Rem Koolhaas es casi sin duda la figura que ha legitimado con mayor fuerza la desvergonzada alianza del post-criticalismo con el capital. Ya había contrapuesto la gravitas intelectual europea a la audacia de los arquitectos norteamericanos antes de la revolución del efecto Guggenheim, y ha sido el principal ideólogo de la vinculación de la arquitectura y el flujo del capital a escala global y del sentido de la arquitectura basura: desde Europa a China, pasando por los Emiratos Árabes; desde proyectos diseñados para empresas privadas a espectaculares, pasando por viviendas sociales y proyectos con fines humanitarios
Junto a él, Norman Foster, Jean Nouvel, Zaha Haid, Herzog & de Meuron, Frank Gehry…(no por casualidad, todos ellos laureados con el Pritzker; la aparente condición sine qua non para ser encumbrado o confirmado como auténtica estrella) han sido algunos de los más visibles responsables de este deplorable show de superficialidad y codicia que han abocado a este terrible cul-de-sac. El poder que les ha otorgado su posición dentro de la cultura de la celebridad (ahora transformada en variación de referente intelectual o modelo) ha inducido a muchos de sus pares generacionales y ha cautivado a muchos más jóvenes para aceptar e imponer como principales dogmas para el arquitecto ese camino de ostentación y especulación formal, así como la obligación de alcanzar ese estatus; y escoger ignorar cómo esos proyectos estaban simbolizando y reforzando cada vez más intensamente los aspectos más deplorables de la cultura contemporánea. (Valga remarcar cómo Koolhaas, tras haber afirmado que el acudir a construir a los Emiratos Árabes suponía reconocer la oportunidad de traspasar los límites que la modernidad no osó, intenta ahora saltar del vagón de la vacuidad de lo icónico argumentando que el trabajo de OMA constituye la prolongación natural de las investigaciones experimentales desarrolladas por los metabolistas en las décadas de los 50 y 60).

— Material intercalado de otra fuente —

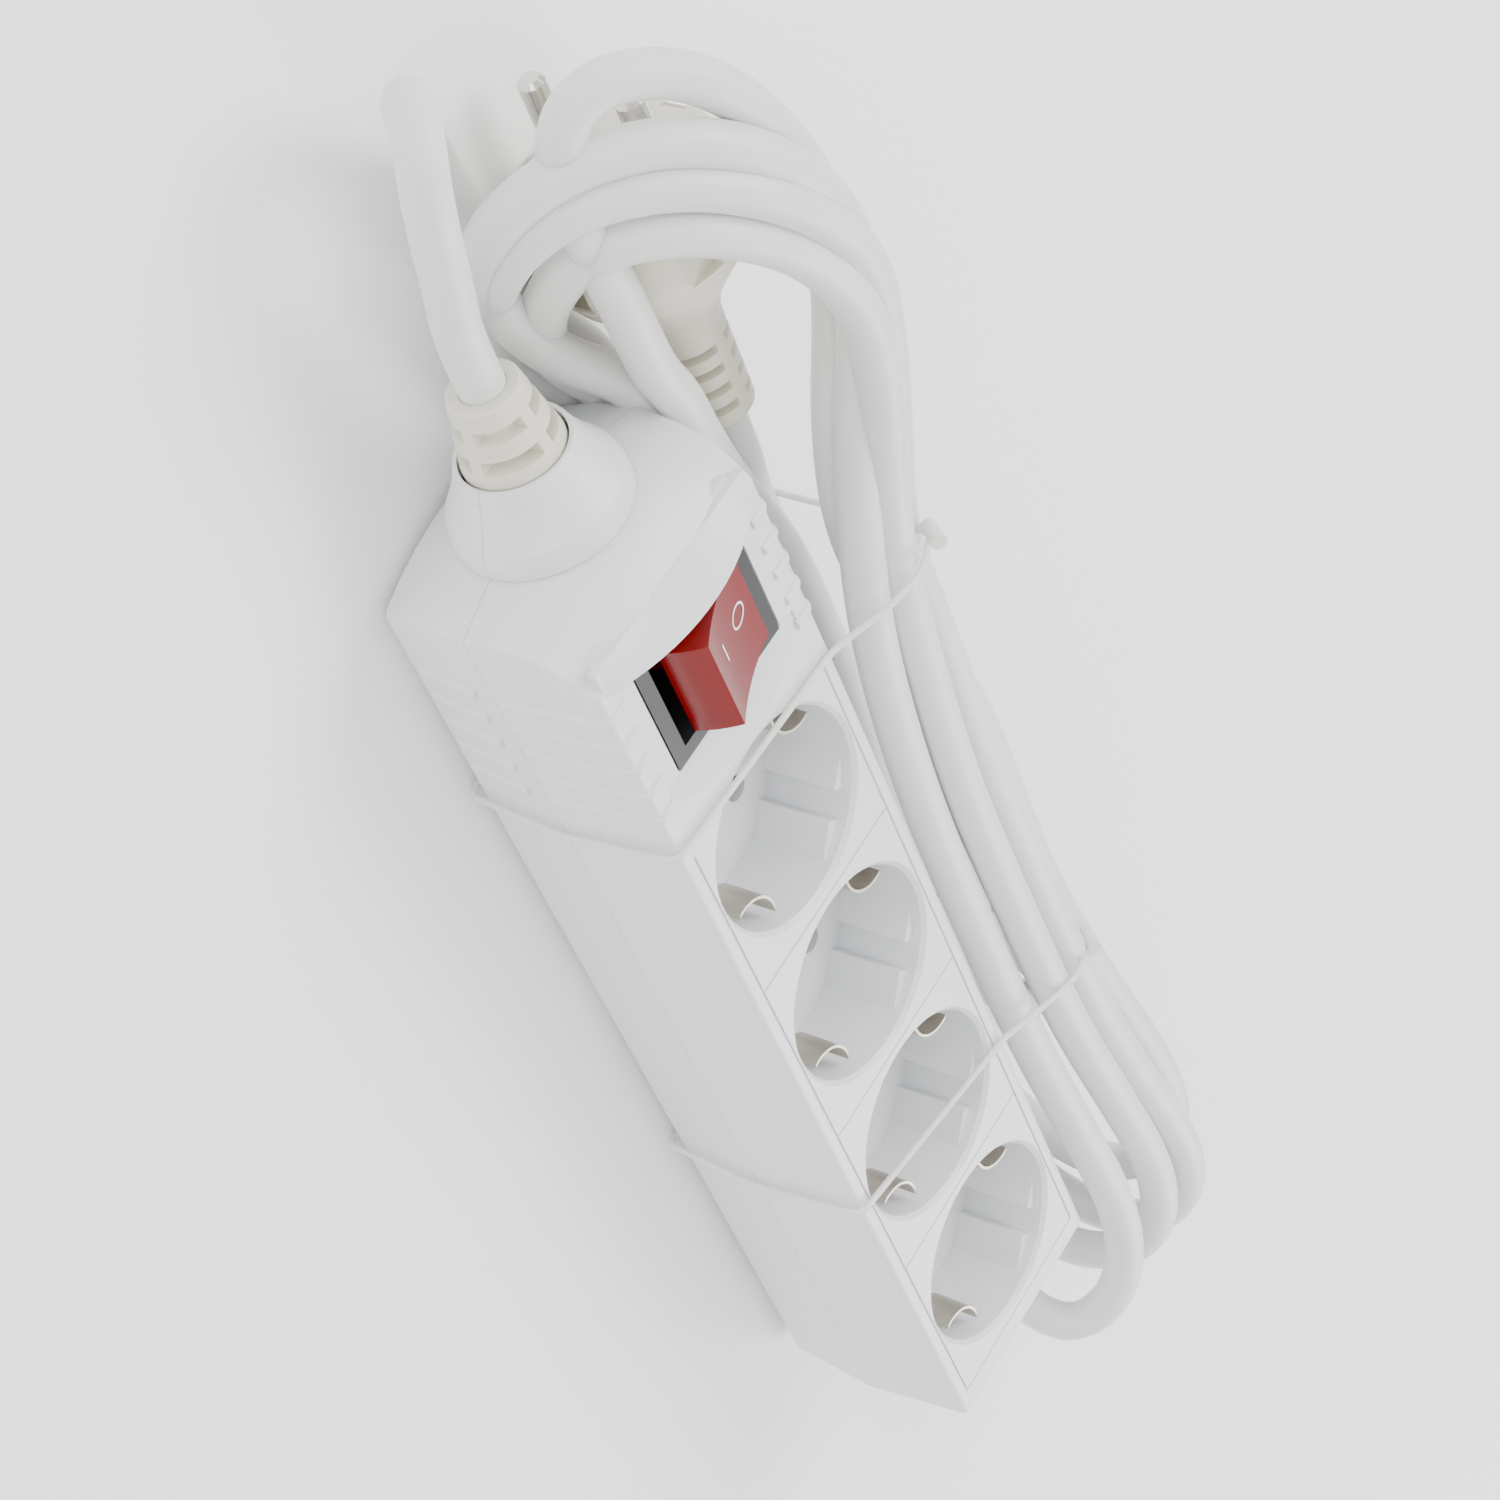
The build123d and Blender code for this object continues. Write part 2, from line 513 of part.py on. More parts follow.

Y frente a esto se encuentra la también altamente cuestionable posición de la crítica de arquitectura, cuyas más prominentes voces no han hecho sino alinearse con esta entente de arquitectos de poder y sus intereses, esencialmente desde su puesto en los medios pero también desde sus posiciones como miembros de jurados, comisarios de exposiciones… De ninguna manera debe pasarse por alto la responsabilidad y codicia de muchos críticos y voces con autoridad al examinar la presente situación de grave crisis en el pensamiento arquitectónico.
3.
Es fundamental entender cómo este tiempo que ha nutrido la obsesión y necesidad de íconos y divinizaciones debe ser leído bajo la superficie de los edificios estrella, ahora que vemos a sus responsables lamentar el deceso de este periodo mientras juran y aseguran que ellos nunca tuvieron nada que ver. Esta necesidad de auto-exoneración devino esencial en el momento en que la recesión comenzó a golpear y las críticas negativas contra los excesos arquitectónicos empezó a convertirse en un tema atractivo para el consumo mediático y que venía emitido, irónicamente, por muchas de las voces que más habían patrocinado y aupado a este sistema. Revirtiendo desvergonzadamente sus discursos sin rectificaciones de por medio aparentan ahora desear un cambio de dirección; una actitud que está, de hecho, encubriendo el advenimiento de un nuevo y más fuerte conservadurismo que trata de bloquear el acceso de figuras que puedan renovar genuinamente el pensamiento en la arquitectura.